(Written task): Set down word for word each line from the start of the listing through the line that contains "from mathutils import Matrix, Vector", both included.

(Data records):
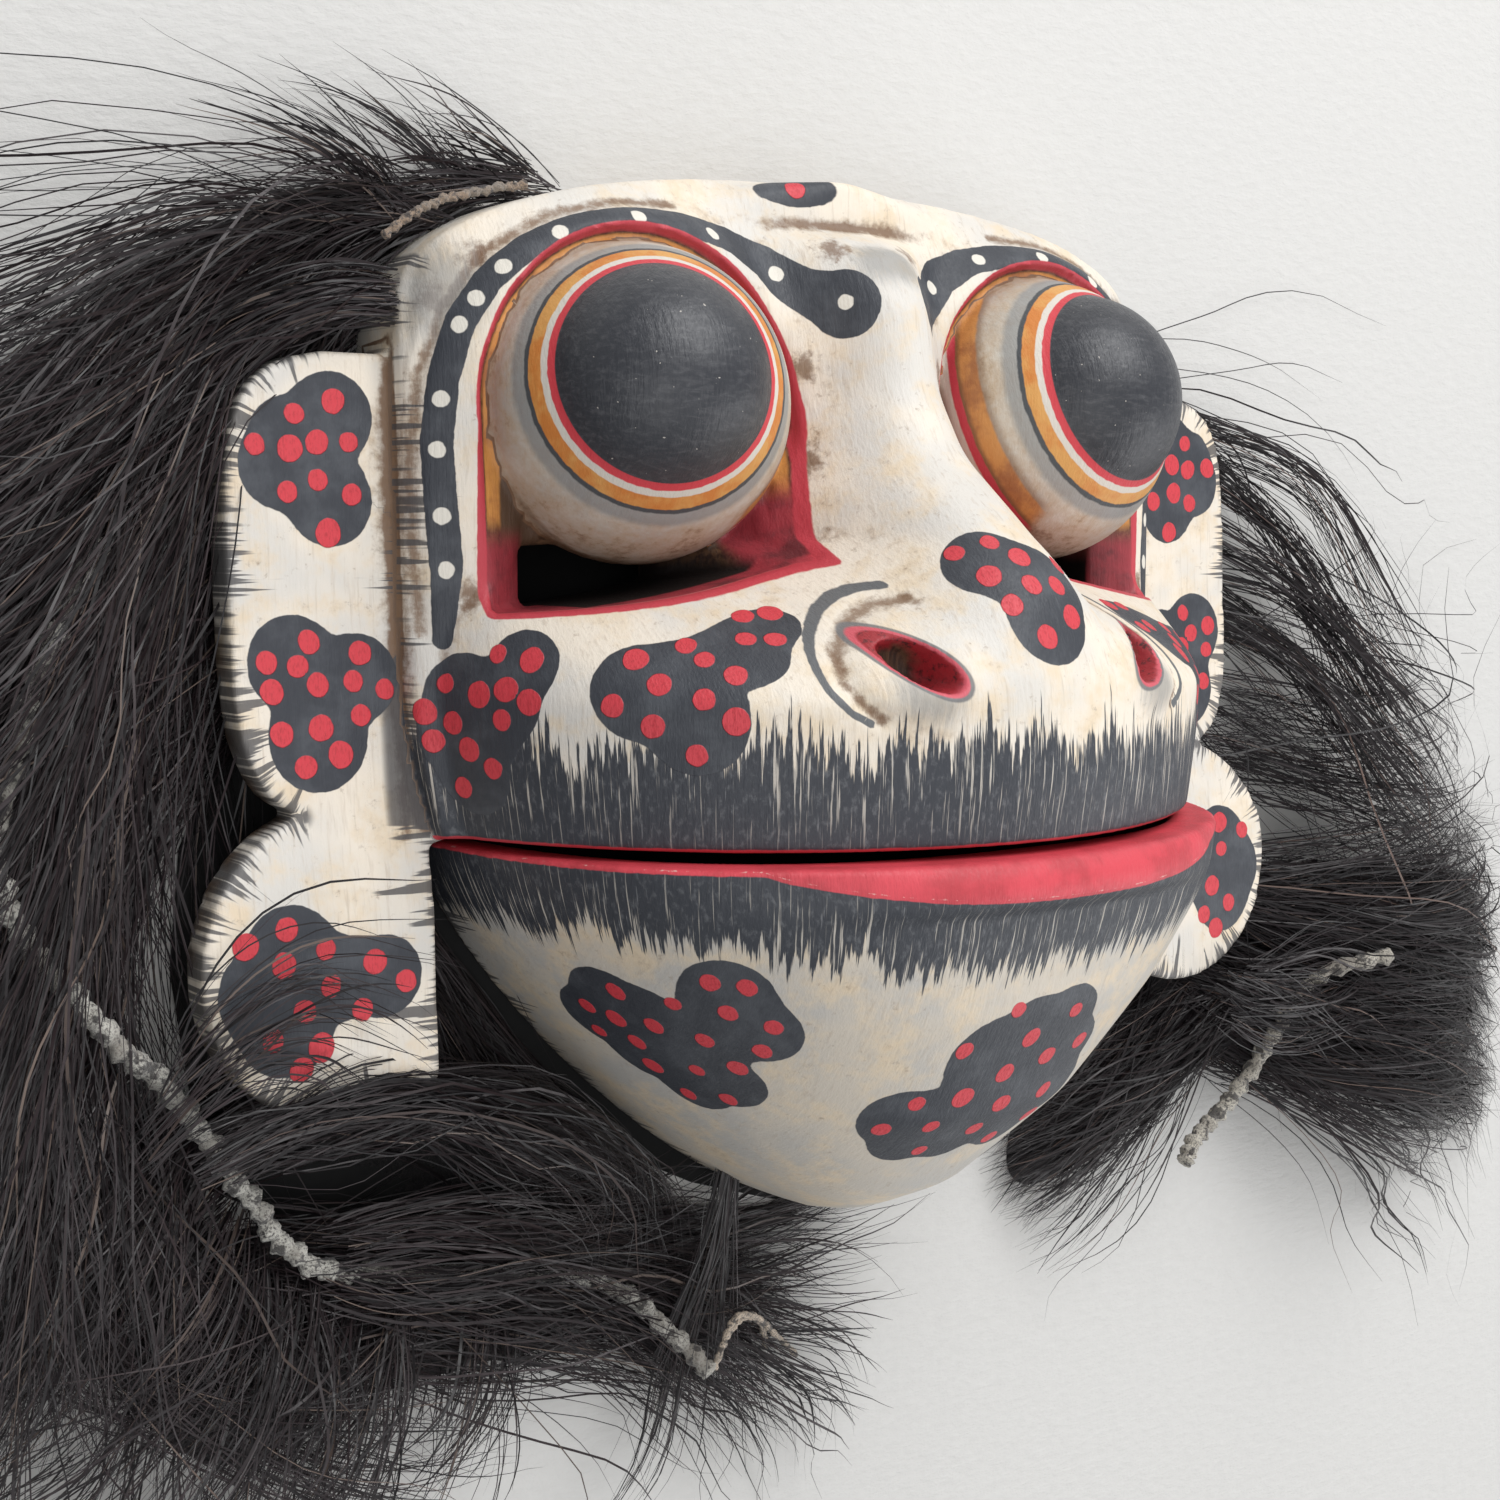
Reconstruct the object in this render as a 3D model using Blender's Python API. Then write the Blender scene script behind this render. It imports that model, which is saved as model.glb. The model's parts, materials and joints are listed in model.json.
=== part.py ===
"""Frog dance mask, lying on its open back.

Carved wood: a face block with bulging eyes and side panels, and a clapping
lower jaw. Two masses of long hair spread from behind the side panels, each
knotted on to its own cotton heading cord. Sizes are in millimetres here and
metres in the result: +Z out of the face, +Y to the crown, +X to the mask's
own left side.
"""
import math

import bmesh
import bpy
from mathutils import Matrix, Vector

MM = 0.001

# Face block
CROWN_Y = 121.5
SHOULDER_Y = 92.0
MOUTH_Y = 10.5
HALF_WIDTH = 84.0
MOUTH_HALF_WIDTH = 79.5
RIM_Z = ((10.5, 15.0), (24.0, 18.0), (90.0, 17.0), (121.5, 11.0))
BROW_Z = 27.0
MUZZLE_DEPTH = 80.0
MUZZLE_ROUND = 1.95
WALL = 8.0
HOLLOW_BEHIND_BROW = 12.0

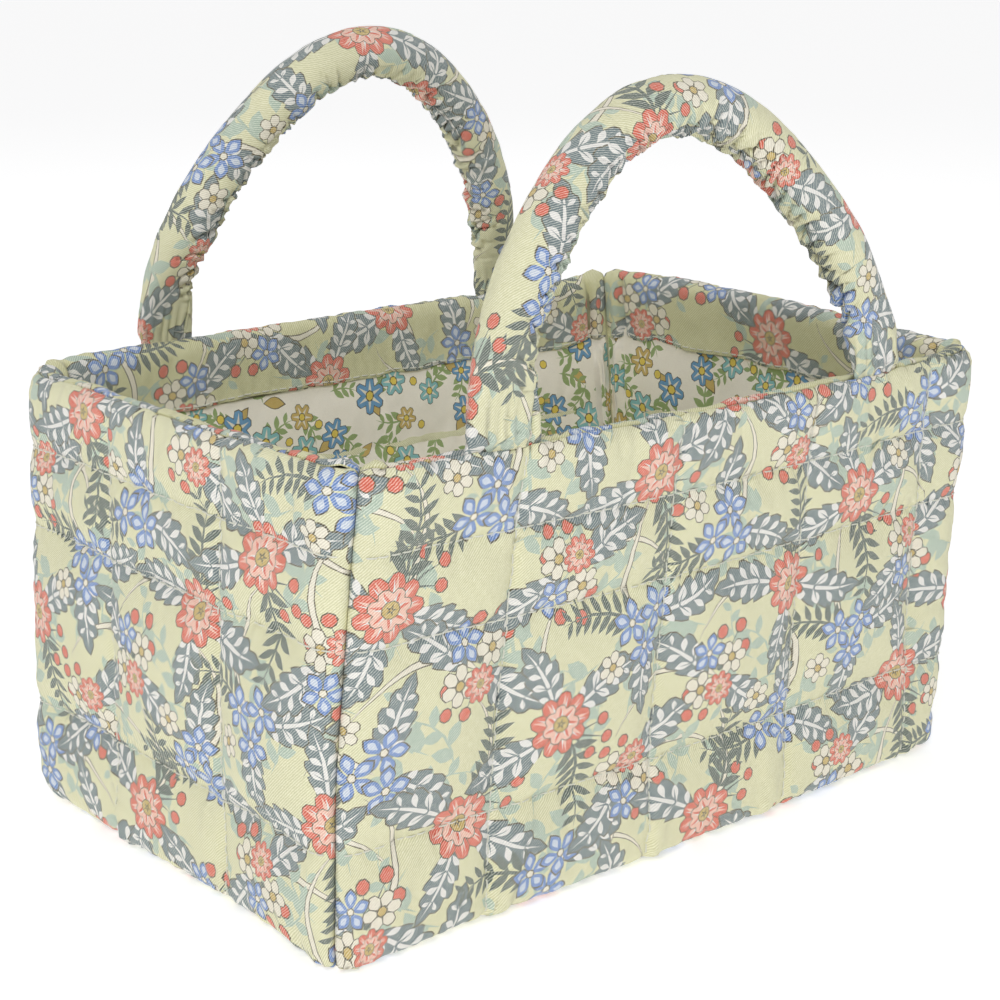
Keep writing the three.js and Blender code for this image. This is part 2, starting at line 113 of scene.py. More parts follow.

(Completed exercise):
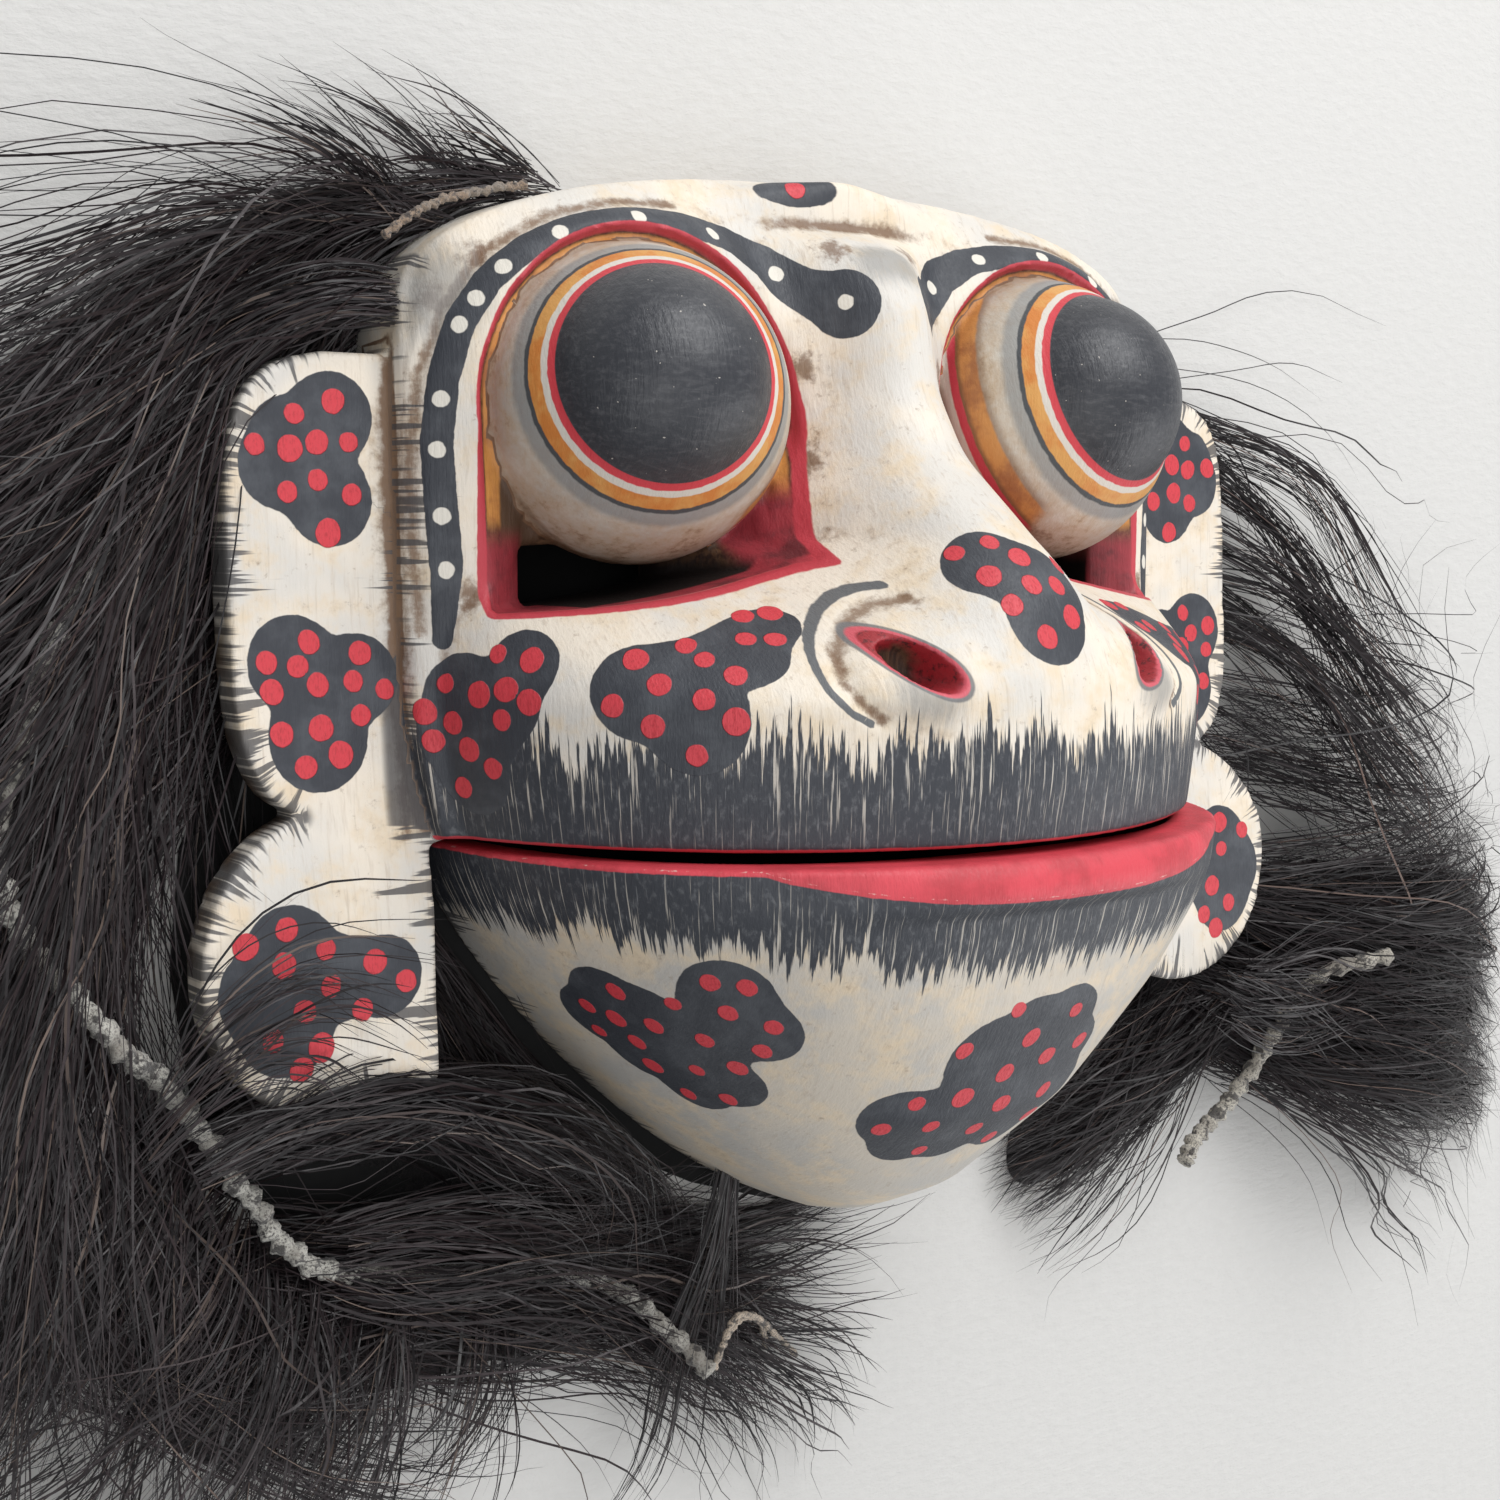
Reconstruct the object in this render as a 3D model using Blender's Python API. Then write the Blender scene script behind this render. It imports that model, which is saved as model.glb. The model's parts, materials and joints are listed in model.json.
=== part.py ===
"""Frog dance mask, lying on its open back.

Carved wood: a face block with bulging eyes and side panels, and a clapping
lower jaw. Two masses of long hair spread from behind the side panels, each
knotted on to its own cotton heading cord. Sizes are in millimetres here and
metres in the result: +Z out of the face, +Y to the crown, +X to the mask's
own left side.
"""
import math

import bmesh
import bpy
from mathutils import Matrix, Vector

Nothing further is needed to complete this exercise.